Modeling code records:
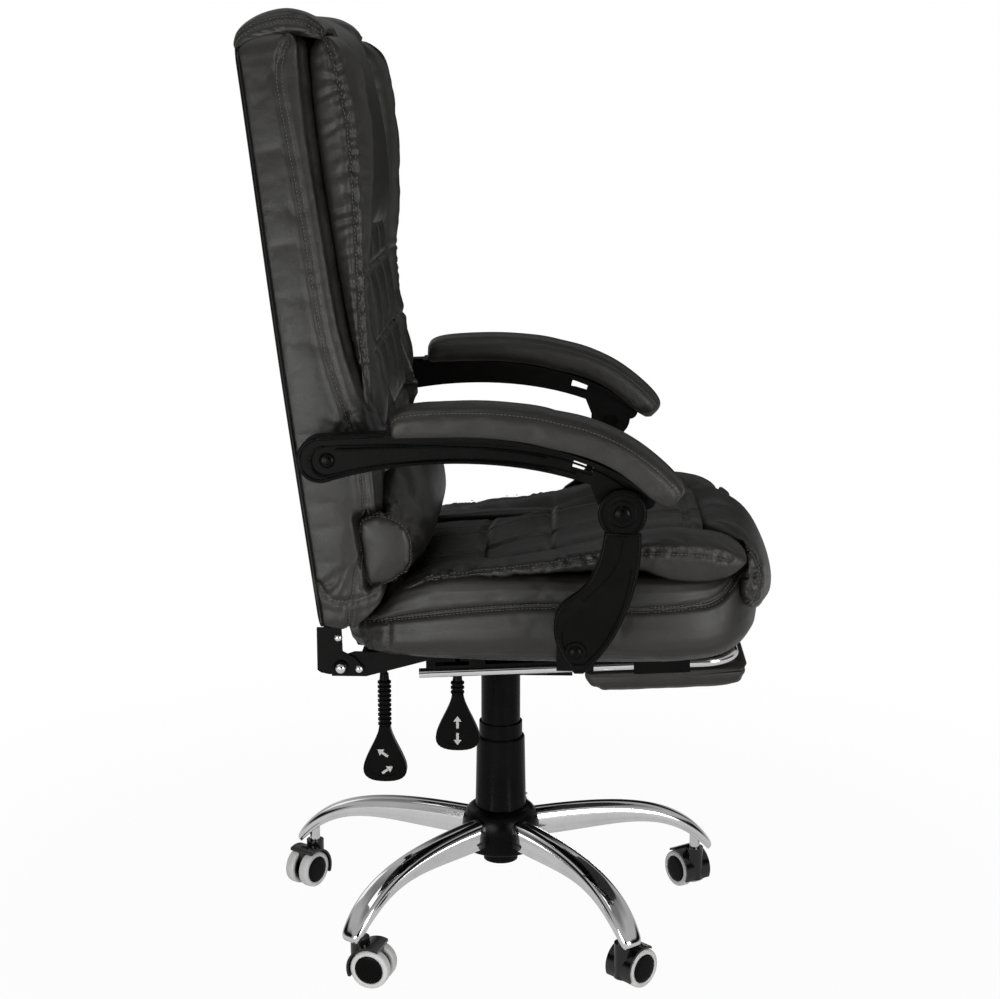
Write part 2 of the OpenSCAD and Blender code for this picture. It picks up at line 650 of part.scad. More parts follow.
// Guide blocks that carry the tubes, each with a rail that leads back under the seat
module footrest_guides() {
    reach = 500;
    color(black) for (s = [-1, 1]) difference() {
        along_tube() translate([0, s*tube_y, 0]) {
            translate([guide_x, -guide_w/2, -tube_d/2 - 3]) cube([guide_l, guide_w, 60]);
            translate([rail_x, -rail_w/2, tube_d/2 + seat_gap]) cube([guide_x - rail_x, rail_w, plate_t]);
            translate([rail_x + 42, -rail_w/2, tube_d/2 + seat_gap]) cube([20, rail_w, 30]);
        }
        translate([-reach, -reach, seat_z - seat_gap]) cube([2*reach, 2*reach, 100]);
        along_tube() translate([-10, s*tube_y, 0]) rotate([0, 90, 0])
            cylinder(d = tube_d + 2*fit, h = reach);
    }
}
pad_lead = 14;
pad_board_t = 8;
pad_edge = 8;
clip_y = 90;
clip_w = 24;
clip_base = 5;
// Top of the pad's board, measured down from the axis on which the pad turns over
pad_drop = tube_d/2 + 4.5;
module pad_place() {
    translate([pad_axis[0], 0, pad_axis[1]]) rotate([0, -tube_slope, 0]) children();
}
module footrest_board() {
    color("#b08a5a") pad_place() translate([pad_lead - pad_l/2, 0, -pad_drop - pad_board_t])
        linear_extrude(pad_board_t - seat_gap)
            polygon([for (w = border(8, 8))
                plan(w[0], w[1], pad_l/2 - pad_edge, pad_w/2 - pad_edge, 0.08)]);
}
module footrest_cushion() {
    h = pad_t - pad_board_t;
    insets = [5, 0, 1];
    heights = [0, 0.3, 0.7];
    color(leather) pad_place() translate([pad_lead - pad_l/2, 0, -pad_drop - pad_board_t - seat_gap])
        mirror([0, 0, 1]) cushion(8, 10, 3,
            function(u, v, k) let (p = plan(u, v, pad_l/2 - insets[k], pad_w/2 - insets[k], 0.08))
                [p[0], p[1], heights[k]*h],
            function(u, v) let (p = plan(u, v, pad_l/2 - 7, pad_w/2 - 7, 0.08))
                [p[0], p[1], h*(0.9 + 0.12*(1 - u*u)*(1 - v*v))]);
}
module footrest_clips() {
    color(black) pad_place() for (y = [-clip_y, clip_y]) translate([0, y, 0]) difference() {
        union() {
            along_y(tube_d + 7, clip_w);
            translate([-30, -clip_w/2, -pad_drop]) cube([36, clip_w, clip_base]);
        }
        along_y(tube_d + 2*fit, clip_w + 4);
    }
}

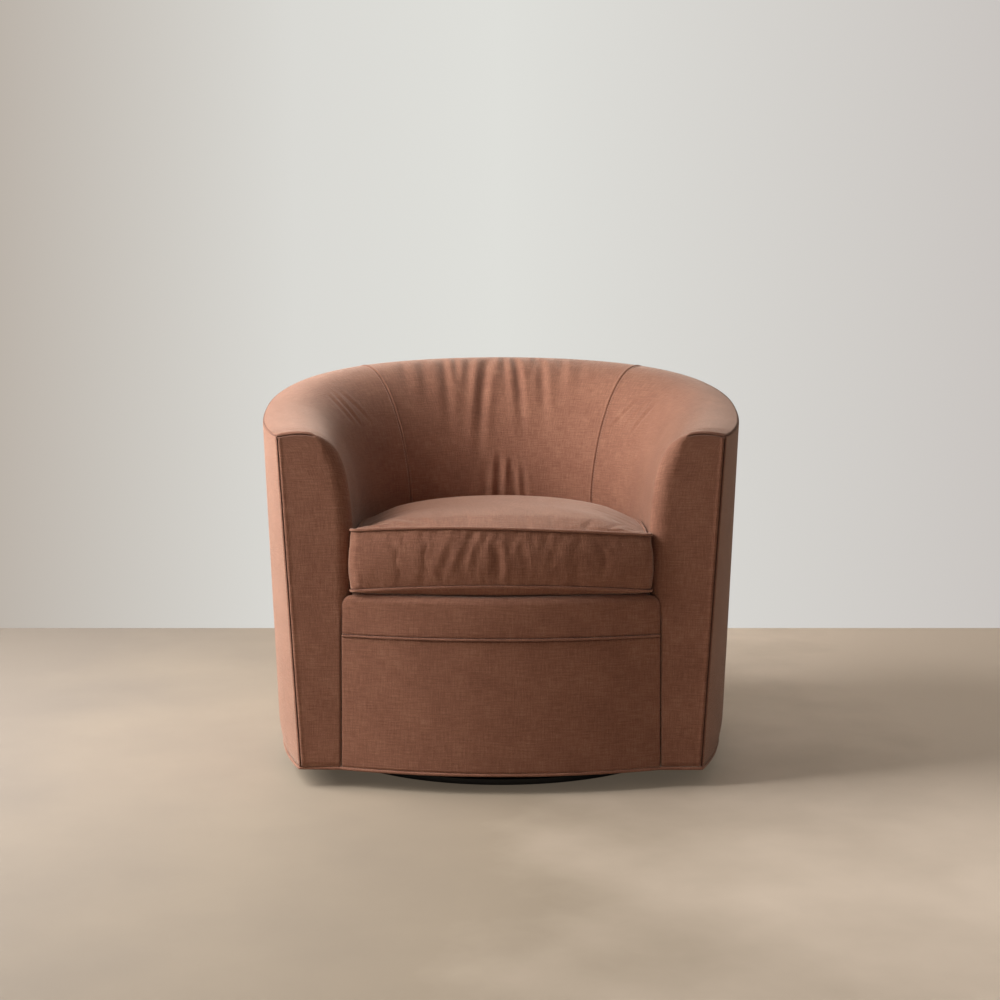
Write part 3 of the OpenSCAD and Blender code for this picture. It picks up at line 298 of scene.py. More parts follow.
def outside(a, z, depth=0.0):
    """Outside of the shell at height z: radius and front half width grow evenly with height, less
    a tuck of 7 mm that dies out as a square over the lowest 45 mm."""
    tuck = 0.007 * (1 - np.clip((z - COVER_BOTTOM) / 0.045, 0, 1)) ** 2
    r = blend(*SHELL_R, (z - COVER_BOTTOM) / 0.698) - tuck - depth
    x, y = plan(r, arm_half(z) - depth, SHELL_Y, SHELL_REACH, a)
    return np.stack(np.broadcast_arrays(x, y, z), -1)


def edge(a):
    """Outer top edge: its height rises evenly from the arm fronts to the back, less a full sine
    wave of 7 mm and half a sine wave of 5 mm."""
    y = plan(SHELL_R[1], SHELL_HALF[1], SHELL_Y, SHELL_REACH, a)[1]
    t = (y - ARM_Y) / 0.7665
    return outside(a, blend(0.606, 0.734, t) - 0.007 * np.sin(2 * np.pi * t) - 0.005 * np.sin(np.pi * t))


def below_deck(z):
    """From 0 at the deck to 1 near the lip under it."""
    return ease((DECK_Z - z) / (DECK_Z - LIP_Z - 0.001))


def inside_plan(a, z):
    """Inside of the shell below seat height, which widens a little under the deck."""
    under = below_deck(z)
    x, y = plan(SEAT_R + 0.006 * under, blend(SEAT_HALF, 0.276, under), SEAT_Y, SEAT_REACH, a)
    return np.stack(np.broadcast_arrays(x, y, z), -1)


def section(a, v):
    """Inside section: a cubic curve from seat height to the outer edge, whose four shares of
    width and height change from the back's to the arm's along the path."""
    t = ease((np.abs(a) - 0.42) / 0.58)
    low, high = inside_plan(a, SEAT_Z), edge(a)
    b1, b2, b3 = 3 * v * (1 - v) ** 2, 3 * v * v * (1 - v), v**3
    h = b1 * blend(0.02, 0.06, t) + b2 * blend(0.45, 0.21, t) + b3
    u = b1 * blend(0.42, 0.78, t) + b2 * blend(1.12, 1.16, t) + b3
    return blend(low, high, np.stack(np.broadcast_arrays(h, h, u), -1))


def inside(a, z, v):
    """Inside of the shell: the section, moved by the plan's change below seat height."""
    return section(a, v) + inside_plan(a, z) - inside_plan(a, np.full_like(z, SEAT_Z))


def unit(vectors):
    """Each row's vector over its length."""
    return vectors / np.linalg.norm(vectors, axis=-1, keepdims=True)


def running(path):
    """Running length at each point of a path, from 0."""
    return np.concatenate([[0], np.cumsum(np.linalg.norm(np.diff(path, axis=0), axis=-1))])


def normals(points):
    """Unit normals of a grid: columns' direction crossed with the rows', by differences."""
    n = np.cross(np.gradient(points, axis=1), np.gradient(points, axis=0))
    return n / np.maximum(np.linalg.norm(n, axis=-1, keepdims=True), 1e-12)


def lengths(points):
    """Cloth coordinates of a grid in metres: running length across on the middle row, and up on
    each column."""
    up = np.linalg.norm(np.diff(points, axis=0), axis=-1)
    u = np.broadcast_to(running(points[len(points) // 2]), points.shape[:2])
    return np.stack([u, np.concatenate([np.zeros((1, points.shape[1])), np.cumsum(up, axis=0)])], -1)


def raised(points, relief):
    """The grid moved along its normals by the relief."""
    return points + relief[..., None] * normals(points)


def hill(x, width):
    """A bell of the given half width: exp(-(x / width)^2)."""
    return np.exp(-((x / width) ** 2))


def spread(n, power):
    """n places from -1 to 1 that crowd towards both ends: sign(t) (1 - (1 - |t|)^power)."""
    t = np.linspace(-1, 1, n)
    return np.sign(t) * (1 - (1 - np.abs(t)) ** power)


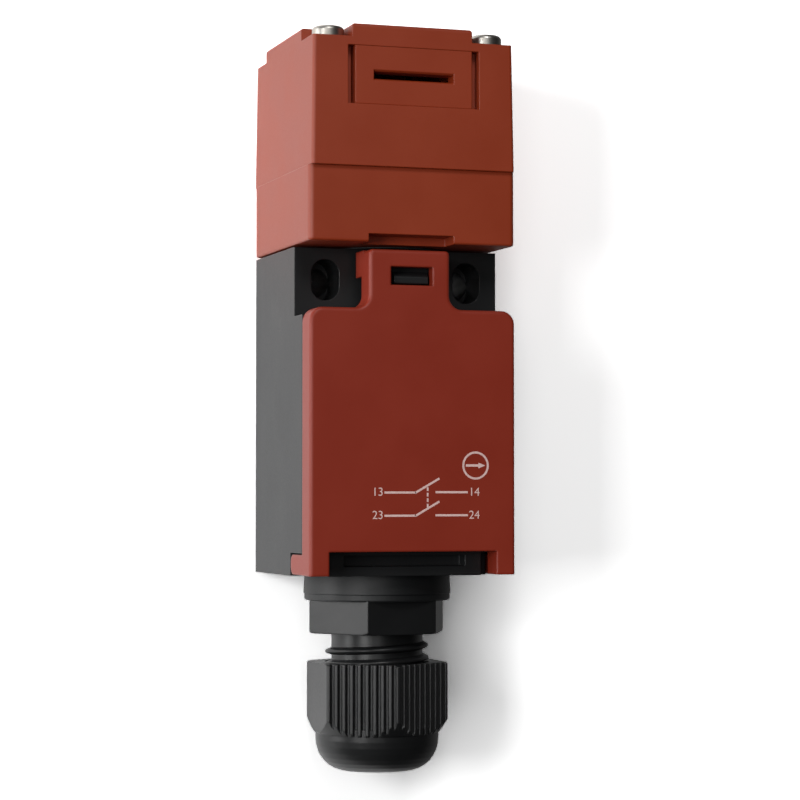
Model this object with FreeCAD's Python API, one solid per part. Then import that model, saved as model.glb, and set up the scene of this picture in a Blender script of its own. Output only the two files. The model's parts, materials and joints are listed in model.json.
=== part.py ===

▶ [DIRECTIONS] Can you repeat, word for word, every line above from the one containing "Write part 3" down to the one containing "return ease((DECK_Z - z)", including both?

▶ [EXERCISE RESPONSE]
Write part 3 of the OpenSCAD and Blender code for this picture. It picks up at line 298 of scene.py. More parts follow.
def outside(a, z, depth=0.0):
    """Outside of the shell at height z: radius and front half width grow evenly with height, less
    a tuck of 7 mm that dies out as a square over the lowest 45 mm."""
    tuck = 0.007 * (1 - np.clip((z - COVER_BOTTOM) / 0.045, 0, 1)) ** 2
    r = blend(*SHELL_R, (z - COVER_BOTTOM) / 0.698) - tuck - depth
    x, y = plan(r, arm_half(z) - depth, SHELL_Y, SHELL_REACH, a)
    return np.stack(np.broadcast_arrays(x, y, z), -1)


def edge(a):
    """Outer top edge: its height rises evenly from the arm fronts to the back, less a full sine
    wave of 7 mm and half a sine wave of 5 mm."""
    y = plan(SHELL_R[1], SHELL_HALF[1], SHELL_Y, SHELL_REACH, a)[1]
    t = (y - ARM_Y) / 0.7665
    return outside(a, blend(0.606, 0.734, t) - 0.007 * np.sin(2 * np.pi * t) - 0.005 * np.sin(np.pi * t))


def below_deck(z):
    """From 0 at the deck to 1 near the lip under it."""
    return ease((DECK_Z - z) / (DECK_Z - LIP_Z - 0.001))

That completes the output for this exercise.